EXERCISE DIRECTIONS:
Give back exactly the lines running from the line that holds "The Blender code" through the line that holds "obj.matrix_parent_inverse = Matrix.Identity(4)", ends included, and no other lines.
— START OF EXERCISE DATA —
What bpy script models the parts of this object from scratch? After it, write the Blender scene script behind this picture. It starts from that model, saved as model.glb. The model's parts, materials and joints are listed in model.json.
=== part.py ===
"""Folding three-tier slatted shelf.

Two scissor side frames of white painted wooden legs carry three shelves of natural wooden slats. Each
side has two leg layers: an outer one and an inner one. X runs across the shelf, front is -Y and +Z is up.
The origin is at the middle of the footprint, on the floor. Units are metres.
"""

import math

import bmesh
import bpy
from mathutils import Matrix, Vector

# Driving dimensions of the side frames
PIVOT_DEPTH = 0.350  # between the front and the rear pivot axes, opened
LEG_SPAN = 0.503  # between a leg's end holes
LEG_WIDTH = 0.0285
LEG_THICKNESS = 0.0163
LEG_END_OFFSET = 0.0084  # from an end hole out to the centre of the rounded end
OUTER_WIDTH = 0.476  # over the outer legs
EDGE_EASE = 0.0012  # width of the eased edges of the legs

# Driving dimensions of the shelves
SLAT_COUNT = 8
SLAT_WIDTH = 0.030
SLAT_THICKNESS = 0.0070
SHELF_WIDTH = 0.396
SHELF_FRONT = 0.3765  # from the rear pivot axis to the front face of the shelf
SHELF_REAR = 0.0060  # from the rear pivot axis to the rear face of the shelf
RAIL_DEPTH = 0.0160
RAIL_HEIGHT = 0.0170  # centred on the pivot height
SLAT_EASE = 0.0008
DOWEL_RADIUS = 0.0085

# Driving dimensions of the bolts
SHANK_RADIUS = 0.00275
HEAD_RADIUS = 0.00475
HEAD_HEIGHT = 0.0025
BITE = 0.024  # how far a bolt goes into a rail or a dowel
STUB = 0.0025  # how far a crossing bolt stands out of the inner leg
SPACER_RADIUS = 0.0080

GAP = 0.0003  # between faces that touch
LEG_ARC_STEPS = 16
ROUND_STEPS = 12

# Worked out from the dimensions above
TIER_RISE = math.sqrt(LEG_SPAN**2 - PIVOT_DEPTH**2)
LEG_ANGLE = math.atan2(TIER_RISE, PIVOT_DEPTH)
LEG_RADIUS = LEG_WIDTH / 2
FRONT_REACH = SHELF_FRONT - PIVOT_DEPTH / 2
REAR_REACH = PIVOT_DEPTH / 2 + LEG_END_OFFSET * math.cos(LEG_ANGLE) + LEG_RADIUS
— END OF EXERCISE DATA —
— START OF EXERCISE DATA —
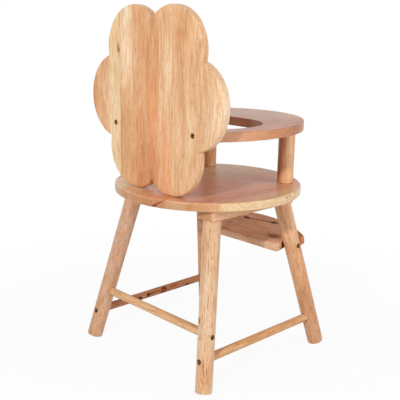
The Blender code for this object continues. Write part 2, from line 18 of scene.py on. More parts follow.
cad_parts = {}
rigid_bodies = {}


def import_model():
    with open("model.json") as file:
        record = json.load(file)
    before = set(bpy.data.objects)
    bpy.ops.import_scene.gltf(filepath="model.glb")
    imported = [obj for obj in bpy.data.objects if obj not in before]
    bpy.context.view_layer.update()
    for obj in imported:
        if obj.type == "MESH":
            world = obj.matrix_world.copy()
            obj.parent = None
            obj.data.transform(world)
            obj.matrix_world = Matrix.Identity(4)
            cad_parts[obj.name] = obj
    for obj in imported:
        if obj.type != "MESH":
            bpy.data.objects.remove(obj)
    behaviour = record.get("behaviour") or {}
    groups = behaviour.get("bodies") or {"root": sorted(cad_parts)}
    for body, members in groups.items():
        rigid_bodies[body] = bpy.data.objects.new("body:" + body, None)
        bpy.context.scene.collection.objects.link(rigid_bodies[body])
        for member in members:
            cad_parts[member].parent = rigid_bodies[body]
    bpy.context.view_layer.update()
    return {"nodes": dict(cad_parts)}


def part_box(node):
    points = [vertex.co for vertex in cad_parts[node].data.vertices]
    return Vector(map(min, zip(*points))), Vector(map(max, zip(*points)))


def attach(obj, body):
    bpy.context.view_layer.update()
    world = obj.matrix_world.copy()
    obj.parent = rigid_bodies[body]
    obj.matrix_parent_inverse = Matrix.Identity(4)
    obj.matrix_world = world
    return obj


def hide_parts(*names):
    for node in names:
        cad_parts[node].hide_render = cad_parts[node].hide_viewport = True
— END OF EXERCISE DATA —
EXPECTED ANSWER:
The Blender code for this object continues. Write part 2, from line 18 of scene.py on. More parts follow.
cad_parts = {}
rigid_bodies = {}


def import_model():
    with open("model.json") as file:
        record = json.load(file)
    before = set(bpy.data.objects)
    bpy.ops.import_scene.gltf(filepath="model.glb")
    imported = [obj for obj in bpy.data.objects if obj not in before]
    bpy.context.view_layer.update()
    for obj in imported:
        if obj.type == "MESH":
            world = obj.matrix_world.copy()
            obj.parent = None
            obj.data.transform(world)
            obj.matrix_world = Matrix.Identity(4)
            cad_parts[obj.name] = obj
    for obj in imported:
        if obj.type != "MESH":
            bpy.data.objects.remove(obj)
    behaviour = record.get("behaviour") or {}
    groups = behaviour.get("bodies") or {"root": sorted(cad_parts)}
    for body, members in groups.items():
        rigid_bodies[body] = bpy.data.objects.new("body:" + body, None)
        bpy.context.scene.collection.objects.link(rigid_bodies[body])
        for member in members:
            cad_parts[member].parent = rigid_bodies[body]
    bpy.context.view_layer.update()
    return {"nodes": dict(cad_parts)}


def part_box(node):
    points = [vertex.co for vertex in cad_parts[node].data.vertices]
    return Vector(map(min, zip(*points))), Vector(map(max, zip(*points)))


def attach(obj, body):
    bpy.context.view_layer.update()
    world = obj.matrix_world.copy()
    obj.parent = rigid_bodies[body]
    obj.matrix_parent_inverse = Matrix.Identity(4)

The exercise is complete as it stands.